- **GOAL**
Extract the complete listing and output it unchanged.

- **THE INPUT**

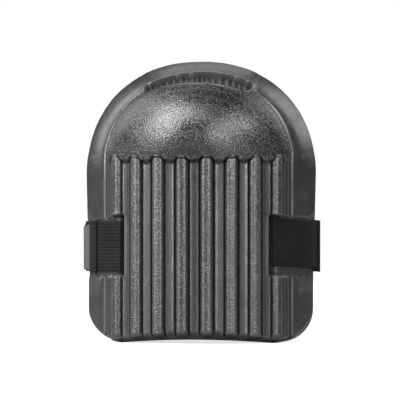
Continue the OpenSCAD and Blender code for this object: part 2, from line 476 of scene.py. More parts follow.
    def from_rib(self, x: np.ndarray) -> np.ndarray:
        """Distances round the front from the middle of the nearest ridge.

        Args:
            x: Places across.

        Returns:
            Distances, never negative.
        """
        arc_x = self.round_front(x)
        nearest = np.clip(np.floor(arc_x / self.rib_pitch), 0, self.rib_count // 2 - 1) + 0.5
        return np.abs(arc_x - nearest * self.rib_pitch)

    def panel_relief(self, x: np.ndarray, z: np.ndarray, inside: np.ndarray) -> np.ndarray:
        """The ridges, the bands between them and the dome that they run up to.

        Args:
            x: Places across.
            z: Heights.
            inside: Distances inwards from the dome's edge.

        Returns:
            Heights of the relief.
        """
        arc_x = self.round_front(x)
        away = self.from_rib(x)
        last = (self.rib_count / 2.0 - 0.5) * self.rib_pitch
        outermost = smooth_step(arc_x, last + 7.0 * MM, last + 9.0 * MM)
        wobble = 0.5 * MM * ripple(x, 0.0 * z, 31.0 * MM, 2.0)

        across_dome, up_dome = x / self.dome_wide, (z - self.dome_middle) / self.dome_tall
        bulge = np.clip(1.0 - across_dome**2 - up_dome**2, 0.0, 1.0)
        dome = self.dome_edge + self.dome_bulge * bulge**1.9
        dome = dome - 1.6 * MM * np.exp(-np.clip(inside, 0.0, None) / (5.0 * MM))
        across_band = np.clip((self.rib_pitch / 2.0 - away) / (4.4 * MM), 0.0, 1.2)
        low = self.band_top + wobble + 1.2 * MM * outermost
        low = low + self.lip_rise * across_band**2 * (1.0 - outermost)
        high = self.band_top + wobble + self.lip_rise + 0.6 * MM
        plate = smooth_step(z, low - 0.3 * MM, np.maximum(high, low + 0.6 * MM))
        base = dome * plate

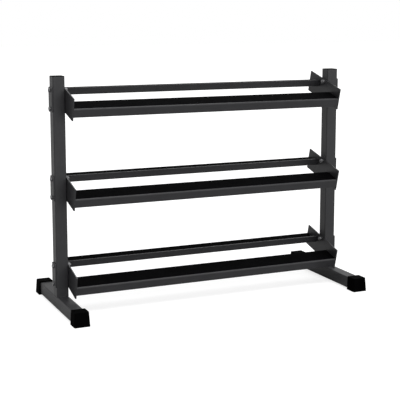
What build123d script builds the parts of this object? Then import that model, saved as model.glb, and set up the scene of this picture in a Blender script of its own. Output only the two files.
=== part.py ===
from build123d import *
from math import atan, degrees, radians, tan
import os

# Three-tier dumbbell rack, in millimetres.
# +X runs along the rails, the front of the rack faces -Y and +Z is up.
# The origin is on the floor, midway between the uprights and midway along
# the feet. Two side frames, each a foot with an upright welded on it, carry
# three bolted-in tiers. A tier is a welded tray: a front and a rear angle
# rail between two end plates, tipped forward so the weights face the user.

os.makedirs("parts", exist_ok=True)

# ---------------------------------------------------------------- sizes
# square steel tube of the feet and the uprights
tube_side = 50.8
tube_wall = 2.0
tube_inside_corner = 2.0

# rack as a whole
rail_length = 1220.0
upright_length = 914.4
foot_tube_length = 570.0

# tiers, measured to the middle of the end plates and spread evenly
bottom_tier_rise = 91.2
top_tier_drop = 93.2
tier_tilt = 15.0
tier_names = ["bottom", "middle", "top"]

# end plates, flat bar welded across the ends of the two rails
end_plate_length = 266.0
end_plate_height = 95.0
end_plate_thickness = 5.0
end_plate_corner = 1.5
end_plate_edge_round = 0.6

# backing plates, on the outer face of each upright
backing_plate_width = 47.0
backing_plate_height = 102.0
backing_plate_thickness = 5.0
backing_plate_corner = 2.0
backing_plate_edge_round = 0.6

# angle rails, folded from sheet
rail_sheet = 4.0
rail_bend_inside = 2.0
rail_shelf_depth = 88.0
front_leg_height = 37.0
rear_lip_height = 32.0
shelf_rise = 4.0
rail_edge_round = 0.8

# rubber liners on the shelves
liner_thickness = 2.0
liner_edge_setback = 2.0
liner_bend_setback = 0.5
liner_end_gap = 1.0
liner_edge_break = 0.5

# M10 hexagon bolts through backing plate, upright and end plate
bolt_diameter = 10.0
bolt_length = 75.0
bolt_hole_clearance = 0.5
bolt_spacing = 75.0
bolt_tip_chamfer = 1.0
hex_across_flats = 16.0
hex_face_diameter = 15.2
hex_chamfer_angle = 60.0
head_height = 6.4
nut_height = 8.4
thread_play = 0.1
washer_diameter = 20.0
washer_thickness = 2.0
washer_bore_clearance = 0.5

# rubber caps pushed over the ends of the foot tubes
cap_wall = 4.0
cap_crown = 5.0
cap_end = 4.0
cap_sole = 4.0
cap_flare = 3.6
cap_grip_length = 50.0
cap_fit_gap = 0.1
cap_corner = 4.0
cap_edge_round = 1.5

# plastic plugs in the tops of the uprights
plug_brim = 3.0
plug_crown = 1.2
plug_depth = 18.0
plug_fit_gap = 0.1
plug_skirt_wall = 2.0

# ------------------------------------------------------- derived places
tube_corner = tube_inside_corner + tube_wall
tube_bore = tube_side - 2 * tube_wall
foot_axis_height = cap_sole + tube_side / 2
upright_base = cap_sole + tube_side
upright_top = upright_base + upright_length
plate_face_x = rail_length / 2
upright_inner_x = plate_face_x + end_plate_thickness
upright_axis_x = upright_inner_x + tube_side / 2
upright_outer_x = upright_inner_x + tube_side
bolt_seat_x = upright_outer_x + backing_plate_thickness
bolt_hole_radius = (bolt_diameter + bolt_hole_clearance) / 2
rail_bend_outside = rail_bend_inside + rail_sheet
rear_rail_front = end_plate_length / 2 - rail_shelf_depth
bottom_tier_height = upright_base + bottom_tier_rise
top_tier_height = upright_top - top_tier_drop
tier_pitch = (top_tier_height - bottom_tier_height) / (len(tier_names) - 1)
tier_heights = [bottom_tier_height + tier_pitch * step for step in range(len(tier_names))]
sides = {"left": -1, "right": 1}
ends = {"front": -1, "rear": 1}


def tilted_plane(height, along):
    """Section plane of a tier: its x climbs rearwards along the tilt, its y is square to the shelf."""
    return Plane(origin=(along, 0, height), x_dir=Vector(0, 1, 0).rotate(Axis.X, tier_tilt), z_dir=(1, 0, 0))


def outward_plane(side, along, height):
    """Upright section plane that faces away from the middle of the rack."""
    return Plane(origin=(side * along, 0, height), x_dir=(0, 1, 0), z_dir=(side, 0, 0))


def rim_edges(plate):
    """The outer edges of a plate's two large faces, without the rims of its holes."""
    return [edge for face in plate.faces().filter_by(Axis.X) for edge in face.outer_wire().edges()]


def save(part, name):
    """Label one finished piece and write it under its own name."""
    part.label = name
    export_step(part, f"parts/{name}.step")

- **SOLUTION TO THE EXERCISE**
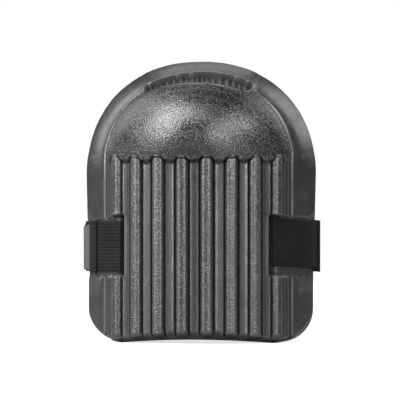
Continue the OpenSCAD and Blender code for this object: part 2, from line 476 of scene.py. More parts follow.
    def from_rib(self, x: np.ndarray) -> np.ndarray:
        """Distances round the front from the middle of the nearest ridge.

        Args:
            x: Places across.

        Returns:
            Distances, never negative.
        """
        arc_x = self.round_front(x)
        nearest = np.clip(np.floor(arc_x / self.rib_pitch), 0, self.rib_count // 2 - 1) + 0.5
        return np.abs(arc_x - nearest * self.rib_pitch)

    def panel_relief(self, x: np.ndarray, z: np.ndarray, inside: np.ndarray) -> np.ndarray:
        """The ridges, the bands between them and the dome that they run up to.

        Args:
            x: Places across.
            z: Heights.
            inside: Distances inwards from the dome's edge.

        Returns:
            Heights of the relief.
        """
        arc_x = self.round_front(x)
        away = self.from_rib(x)
        last = (self.rib_count / 2.0 - 0.5) * self.rib_pitch
        outermost = smooth_step(arc_x, last + 7.0 * MM, last + 9.0 * MM)
        wobble = 0.5 * MM * ripple(x, 0.0 * z, 31.0 * MM, 2.0)

        across_dome, up_dome = x / self.dome_wide, (z - self.dome_middle) / self.dome_tall
        bulge = np.clip(1.0 - across_dome**2 - up_dome**2, 0.0, 1.0)
        dome = self.dome_edge + self.dome_bulge * bulge**1.9
        dome = dome - 1.6 * MM * np.exp(-np.clip(inside, 0.0, None) / (5.0 * MM))
        across_band = np.clip((self.rib_pitch / 2.0 - away) / (4.4 * MM), 0.0, 1.2)
        low = self.band_top + wobble + 1.2 * MM * outermost
        low = low + self.lip_rise * across_band**2 * (1.0 - outermost)
        high = self.band_top + wobble + self.lip_rise + 0.6 * MM
        plate = smooth_step(z, low - 0.3 * MM, np.maximum(high, low + 0.6 * MM))
        base = dome * plate

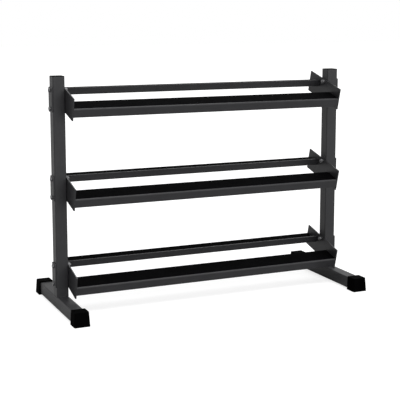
What build123d script builds the parts of this object? Then import that model, saved as model.glb, and set up the scene of this picture in a Blender script of its own. Output only the two files.
=== part.py ===
from build123d import *
from math import atan, degrees, radians, tan
import os

# Three-tier dumbbell rack, in millimetres.
# +X runs along the rails, the front of the rack faces -Y and +Z is up.
# The origin is on the floor, midway between the uprights and midway along
# the feet. Two side frames, each a foot with an upright welded on it, carry
# three bolted-in tiers. A tier is a welded tray: a front and a rear angle
# rail between two end plates, tipped forward so the weights face the user.

os.makedirs("parts", exist_ok=True)

# ---------------------------------------------------------------- sizes
# square steel tube of the feet and the uprights
tube_side = 50.8
tube_wall = 2.0
tube_inside_corner = 2.0

# rack as a whole
rail_length = 1220.0
upright_length = 914.4
foot_tube_length = 570.0

# tiers, measured to the middle of the end plates and spread evenly
bottom_tier_rise = 91.2
top_tier_drop = 93.2
tier_tilt = 15.0
tier_names = ["bottom", "middle", "top"]

# end plates, flat bar welded across the ends of the two rails
end_plate_length = 266.0
end_plate_height = 95.0
end_plate_thickness = 5.0
end_plate_corner = 1.5
end_plate_edge_round = 0.6

# backing plates, on the outer face of each upright
backing_plate_width = 47.0
backing_plate_height = 102.0
backing_plate_thickness = 5.0
backing_plate_corner = 2.0
backing_plate_edge_round = 0.6

# angle rails, folded from sheet
rail_sheet = 4.0
rail_bend_inside = 2.0
rail_shelf_depth = 88.0
front_leg_height = 37.0
rear_lip_height = 32.0
shelf_rise = 4.0
rail_edge_round = 0.8

# rubber liners on the shelves
liner_thickness = 2.0
liner_edge_setback = 2.0
liner_bend_setback = 0.5
liner_end_gap = 1.0
liner_edge_break = 0.5

# M10 hexagon bolts through backing plate, upright and end plate
bolt_diameter = 10.0
bolt_length = 75.0
bolt_hole_clearance = 0.5
bolt_spacing = 75.0
bolt_tip_chamfer = 1.0
hex_across_flats = 16.0
hex_face_diameter = 15.2
hex_chamfer_angle = 60.0
head_height = 6.4
nut_height = 8.4
thread_play = 0.1
washer_diameter = 20.0
washer_thickness = 2.0
washer_bore_clearance = 0.5

# rubber caps pushed over the ends of the foot tubes
cap_wall = 4.0
cap_crown = 5.0
cap_end = 4.0
cap_sole = 4.0
cap_flare = 3.6
cap_grip_length = 50.0
cap_fit_gap = 0.1
cap_corner = 4.0
cap_edge_round = 1.5

# plastic plugs in the tops of the uprights
plug_brim = 3.0
plug_crown = 1.2
plug_depth = 18.0
plug_fit_gap = 0.1
plug_skirt_wall = 2.0

# ------------------------------------------------------- derived places
tube_corner = tube_inside_corner + tube_wall
tube_bore = tube_side - 2 * tube_wall
foot_axis_height = cap_sole + tube_side / 2
upright_base = cap_sole + tube_side
upright_top = upright_base + upright_length
plate_face_x = rail_length / 2
upright_inner_x = plate_face_x + end_plate_thickness
upright_axis_x = upright_inner_x + tube_side / 2
upright_outer_x = upright_inner_x + tube_side
bolt_seat_x = upright_outer_x + backing_plate_thickness
bolt_hole_radius = (bolt_diameter + bolt_hole_clearance) / 2
rail_bend_outside = rail_bend_inside + rail_sheet
rear_rail_front = end_plate_length / 2 - rail_shelf_depth
bottom_tier_height = upright_base + bottom_tier_rise
top_tier_height = upright_top - top_tier_drop
tier_pitch = (top_tier_height - bottom_tier_height) / (len(tier_names) - 1)
tier_heights = [bottom_tier_height + tier_pitch * step for step in range(len(tier_names))]
sides = {"left": -1, "right": 1}
ends = {"front": -1, "rear": 1}


def tilted_plane(height, along):
    """Section plane of a tier: its x climbs rearwards along the tilt, its y is square to the shelf."""
    return Plane(origin=(along, 0, height), x_dir=Vector(0, 1, 0).rotate(Axis.X, tier_tilt), z_dir=(1, 0, 0))


def outward_plane(side, along, height):
    """Upright section plane that faces away from the middle of the rack."""
    return Plane(origin=(side * along, 0, height), x_dir=(0, 1, 0), z_dir=(side, 0, 0))


def rim_edges(plate):
    """The outer edges of a plate's two large faces, without the rims of its holes."""
    return [edge for face in plate.faces().filter_by(Axis.X) for edge in face.outer_wire().edges()]


def save(part, name):
    """Label one finished piece and write it under its own name."""
    part.label = name
    export_step(part, f"parts/{name}.step")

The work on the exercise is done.